Y nuestro pasado. Y nuestro presente.
Y nuestros miedos y nuestras esperanzas.
La memoria de nuestra propia identidad y del mundo se forma en un paisaje compartido, repleto de presencias (y pasadencias, y futurencias). El yo es un fantasma entre fantasmas hecho de fantasmas, de creeres; un artículo de fe.
Veo la fe como el superdeportivo de la memoria; atraviesa sus paisajes a una velocidad tan intensa que los borra; no importan, sólo cuenta ella, la experiencia absorbente de conducir. Nadie siente la necesidad de mirar el paisaje de su creencia. Es como si no existiera de tanto que lo hace. ¿Quién duda de la gravedad? Hasta Newton nadie, que yo sepa.

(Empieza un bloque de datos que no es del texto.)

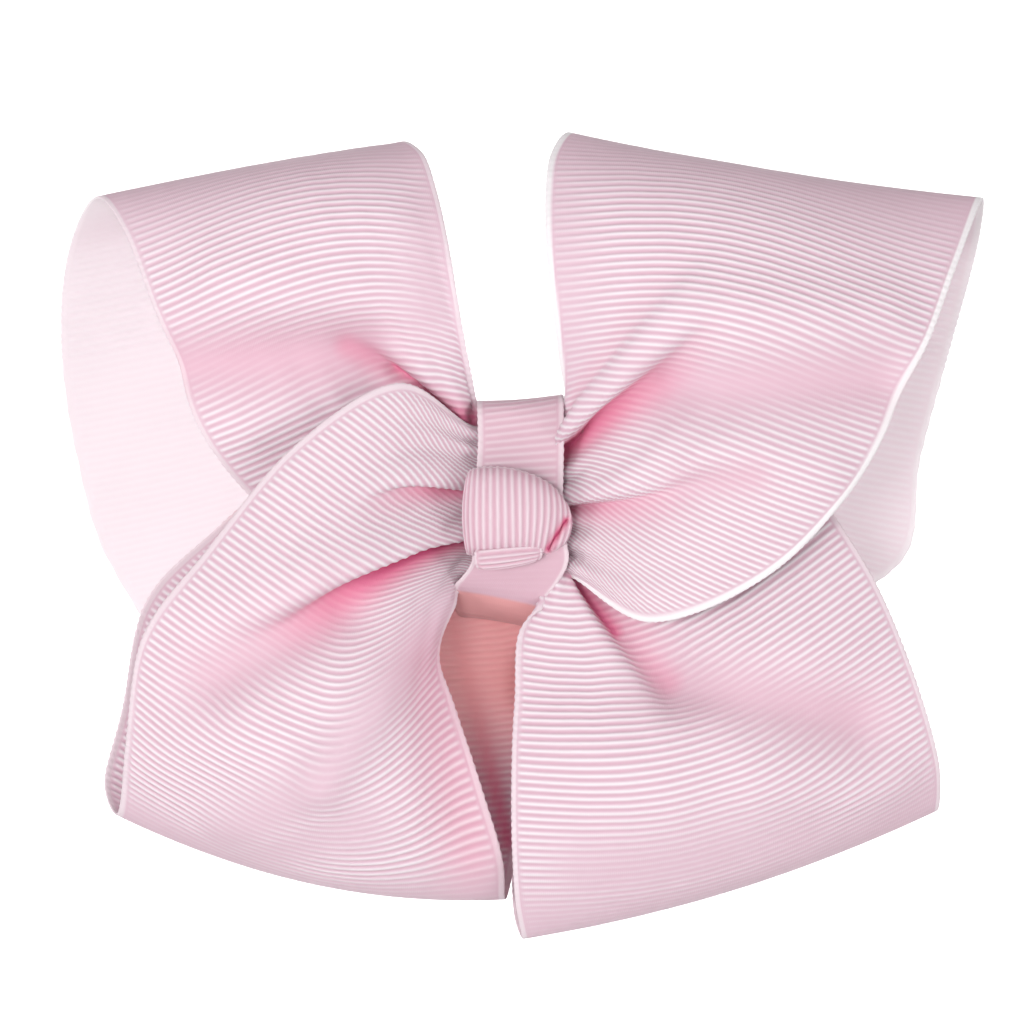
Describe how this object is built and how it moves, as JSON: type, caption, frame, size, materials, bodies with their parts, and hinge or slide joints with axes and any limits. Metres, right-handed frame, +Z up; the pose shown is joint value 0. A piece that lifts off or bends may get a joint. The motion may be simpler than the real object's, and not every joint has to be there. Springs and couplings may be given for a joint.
{
  "type": "ribbon hair bow on clip",
  "caption": "Ribbon hair bow: puffed loops of wide grosgrain gathered under a knotted ribbon wrap, on a sprung alligator clip whose jaw opens.",
  "frame": {"origin": "in the clip's grip, between its closed arms, behind the middle of the knot", "axes": "+X to the wearer's view right across the bow, +Y back into the hair, +Z up; the bow's face looks along -Y"},
  "size_m": [0.1639, 0.0463, 0.1419],
  "materials": {
    "wide_ribbon": "pale pink ribbed grosgrain, soft sheen",
    "wrap_ribbon": "pale pink narrow ribbed ribbon",
    "thread": "pink sewing thread",
    "glue": "set hot-melt glue, milky",
    "clip_steel": "nickel-plated pressed steel",
    "spring_wire": "drawn spring wire"
  },
  "bodies": {
    "bow": {"upper_left_loop": "wide_ribbon", "upper_right_loop": "wide_ribbon", "lower_left_loop": "wide_ribbon", "lower_right_loop": "wide_ribbon", "gathering_thread": "thread", "centre_wrap": "wrap_ribbon", "centre_knot": "wrap_ribbon", "glue_pad": "glue", "clip_fixed_arm": "clip_steel", "clip_pin": "clip_steel", "clip_spring": "spring_wire"},
    "clip_jaw": {"clip_jaw_arm": "clip_steel"}
  },
  "joints": [
    {"name": "clip_hinge", "type": "hinge", "parent": "bow", "child": "clip_jaw", "pos_m": [0.012, 0.0016, 0], "axis": [0, 0, -1], "range_deg": [0, 22], "stiffness_Nm_per_rad": 0.15, "springref_deg": -28.65, "deforming": ["clip_spring"]}
  ]
}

La razón, por otro lado, es el enjaezado borrico que avanza paso a paso, con tozuda dialéctica, ocupando su espacio en el esfuerzo de alcanzar su perfecta zanahoria recortada contra el horizonte. Tampoco ve el paisaje, sólo le concierne la parte definida y absorbente que le dibuja su hambre.

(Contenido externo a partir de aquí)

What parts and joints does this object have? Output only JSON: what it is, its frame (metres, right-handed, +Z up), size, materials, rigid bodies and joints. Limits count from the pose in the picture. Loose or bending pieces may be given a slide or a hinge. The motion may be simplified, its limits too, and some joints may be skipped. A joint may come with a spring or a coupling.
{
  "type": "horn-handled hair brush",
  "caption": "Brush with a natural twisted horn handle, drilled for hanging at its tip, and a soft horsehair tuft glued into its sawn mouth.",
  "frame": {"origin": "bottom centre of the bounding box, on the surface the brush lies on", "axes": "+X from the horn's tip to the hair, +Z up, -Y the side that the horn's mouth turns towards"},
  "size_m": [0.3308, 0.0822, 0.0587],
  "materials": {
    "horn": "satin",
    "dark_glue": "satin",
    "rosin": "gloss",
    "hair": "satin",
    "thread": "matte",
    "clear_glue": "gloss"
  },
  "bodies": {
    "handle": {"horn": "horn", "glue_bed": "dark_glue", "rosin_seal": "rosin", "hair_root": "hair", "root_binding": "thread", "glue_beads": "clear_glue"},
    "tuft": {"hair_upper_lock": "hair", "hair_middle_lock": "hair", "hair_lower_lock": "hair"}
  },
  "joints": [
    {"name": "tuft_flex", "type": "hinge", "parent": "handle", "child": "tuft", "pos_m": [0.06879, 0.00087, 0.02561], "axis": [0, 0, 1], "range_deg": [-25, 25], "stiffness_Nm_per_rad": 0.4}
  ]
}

Si pagas por un futuro se te va a colar en la memoria, se mezclará y disimulará con lo que encuentre, y se comparará con todo lo que te pase, buscándose. Poseerá tu mirada, y dentro de ti nada de lo que pasa es mentira. Elegir creer, o no creer, no es gratis. Y si pagas a otro, no puedes no comprar.
El yo (también) es inercia.
La inercia de “yo” (donde el futuro es una magnitud esencial) no se cambia sin un esfuerzo constante y colosal. En el fondo creo que no se cambia. No creo que podamos oponer una fuerza eficaz a los millones de caballos de empuje de milenios de cultura y genealogía. De gramática y lenguaje. Opino que, eso sí, podemos aprender a enfocar el mapa desde otras perspectivas, relacionarnos distinto con los fantasmas, y eso marca la diferencia entre lo tóxico y lo nutritivo, y eso, de paso, revela que nada es para siempre, y menos en el país del yo.

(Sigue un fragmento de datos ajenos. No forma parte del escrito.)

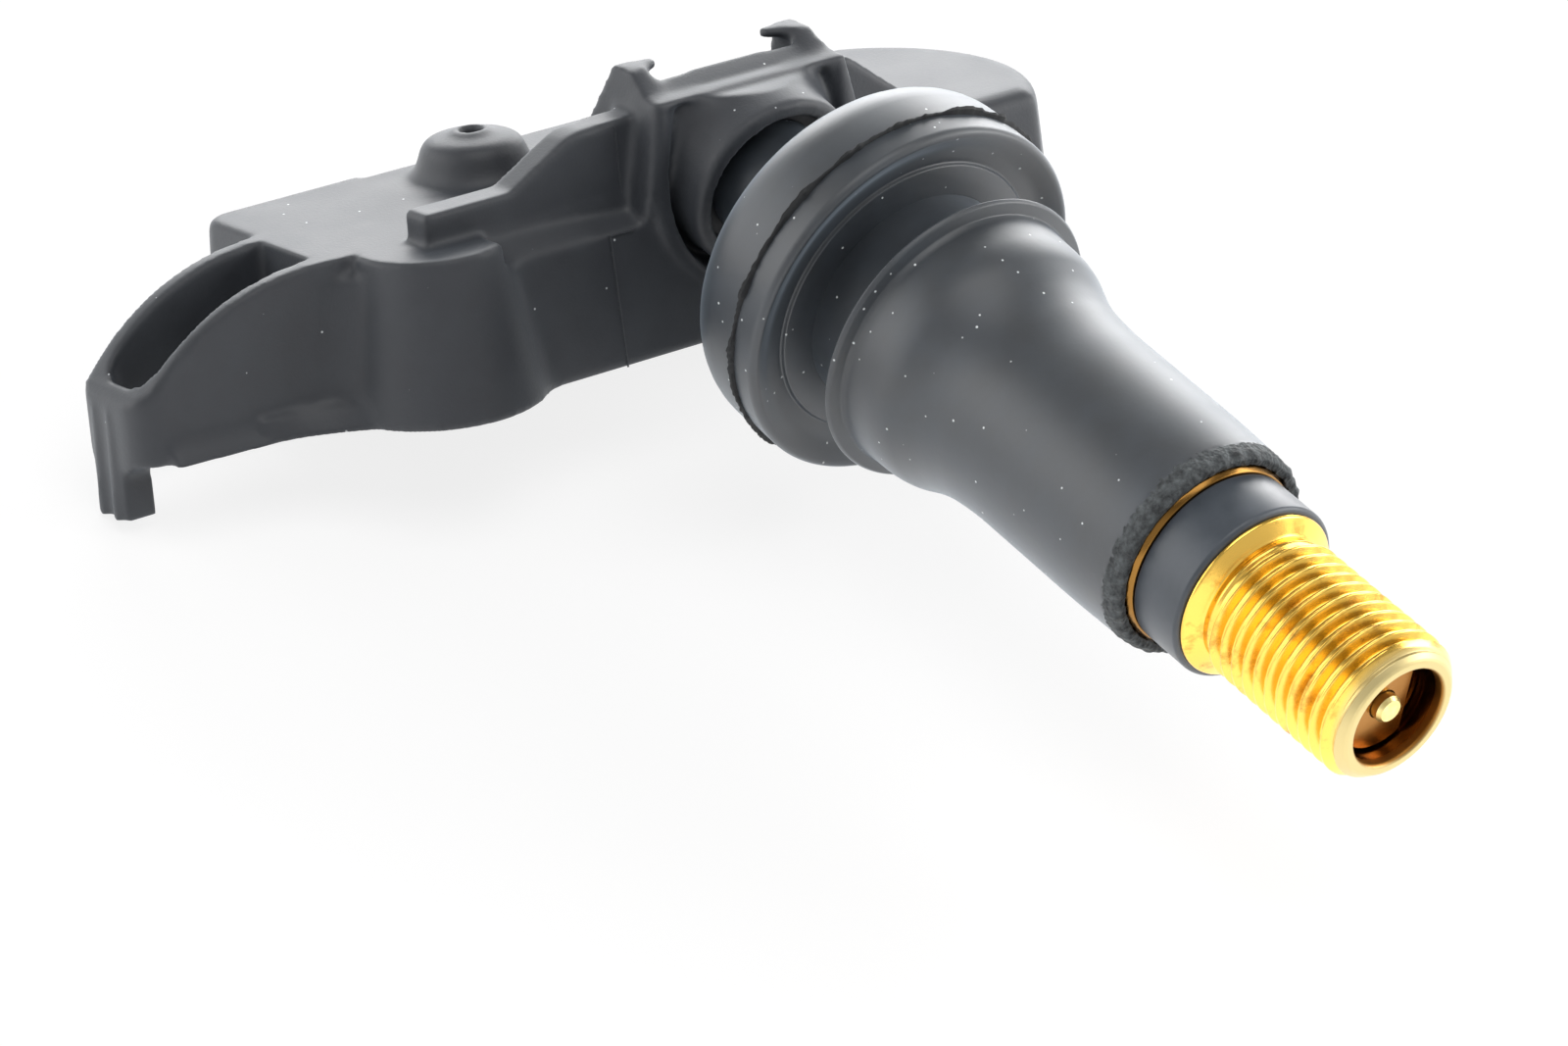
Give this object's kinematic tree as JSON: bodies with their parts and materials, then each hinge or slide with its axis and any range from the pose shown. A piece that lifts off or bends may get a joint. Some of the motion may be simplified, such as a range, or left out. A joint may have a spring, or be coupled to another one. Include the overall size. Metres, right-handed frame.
{
  "type": "tyre pressure sensor",
  "caption": "Snap-in tyre pressure sensor: a moulded sensor housing with a sprung arm, screwed to the bulb end of a rubber and brass valve stem.",
  "frame": {"origin": "on the stem's axis, in the middle of the rubber neck that the wheel's valve hole grips", "axes": "-Y along the stem to its tip, +X along the housing to its round end, +Z away from the wheel's axle, the way the housing's top faces"},
  "size_m": [0.0565, 0.0646, 0.0235],
  "materials": {
    "housing": "matt black glass-filled nylon",
    "potting": "black potting resin",
    "circuit_board": "green solder mask",
    "coin_cell": "nickel-plated steel can",
    "cell_tab": "nickel strip",
    "chip_plastic": "black chip package",
    "port_gasket": "red silicone",
    "port_filter": "white breathing film",
    "ferrite": "grey ferrite",
    "winding": "lacquered copper wire",
    "capacitors": "tan ceramic",
    "stem_rubber": "satin black rubber",
    "brass": "bright turned brass",
    "stem_sleeve": "satin black",
    "core_gasket": "off-white seal plastic",
    "core_seal": "black rubber",
    "spring_steel": "drawn steel wire",
    "screw_steel": "zinc-plated steel"
  },
  "bodies": {
    "sensor": {"housing": "housing", "potting": "potting", "circuit_board": "circuit_board", "coin_cell": "coin_cell", "cell_tab_top": "cell_tab", "cell_tab_bottom": "cell_tab", "sensor_chip": "chip_plastic", "port_gasket": "port_gasket", "port_filter": "port_filter", "wake_coil_core": "ferrite", "wake_coil_winding": "winding", "radio_antenna": "cell_tab", "radio_chip": "chip_plastic", "crystal": "cell_tab", "chip_capacitors": "capacitors", "rubber_body": "stem_rubber", "stem_tube": "brass", "stem_sleeve": "stem_sleeve", "core_swivel": "brass", "core_barrel": "brass", "core_gasket": "core_gasket", "core_spring": "spring_steel", "mounting_screw": "screw_steel", "screw_washer": "screw_steel"},
    "core_pin": {"core_pin": "brass", "core_cup": "brass", "core_seal": "core_seal"}
  },
  "joints": [
    {"name": "pin_press", "type": "slide", "parent": "sensor", "child": "core_pin", "axis": [0, 1, 0], "range_m": [0, 0.0014], "stiffness_N_per_m": 1500, "springref_m": -0.0012, "deforming": ["core_spring"]}
  ]
}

Creo que somos naturalmente devotos, criaturas de fe, y sólo voluntariamente escépticos, sujetos inteligentes. La naturaleza no se para a pensar. No duda. Creo que al auténtico místico no es el que se baña en su creencia sino el que ya no se hiere dudando. Creo que el místico que no duda no es un místico sino un fanático.
¿Cómo explico esto a quien quiere que le adivine su futuro con mis cartitas?
Con un enorme respeto hacia su sufrimiento, hacia cómo lo expresa, y reconociendo mi incapacidad para ayudar a todo el mundo. No puedo dar a nadie la certeza de un futuro cuando mi propia fe, antes o después, me obliga a cuestionar toda certeza y a equivocarme con frecuencia de montura, paisaje, predicado y hasta sujeto. Y para eso uso el tarot, el teatro de bolsillo de mi memoria, mi juego de mesa de estrategia, mi mapa para invadir mi memoria y el mundo.
Yo puedo ayudarte a reparar en tu paisaje descansando un rato del burro o del bugatti. Puedo ayudarte a aclarar tus elecciones como voz en off ante un tarot desplegado, jugando a que interpretamos ese paisaje e inventemos caminos. Pero sólo tú tienes el coraje para ser tú. Nadie puede ser por ti en tu ausencia. Ni siquiera el futuro.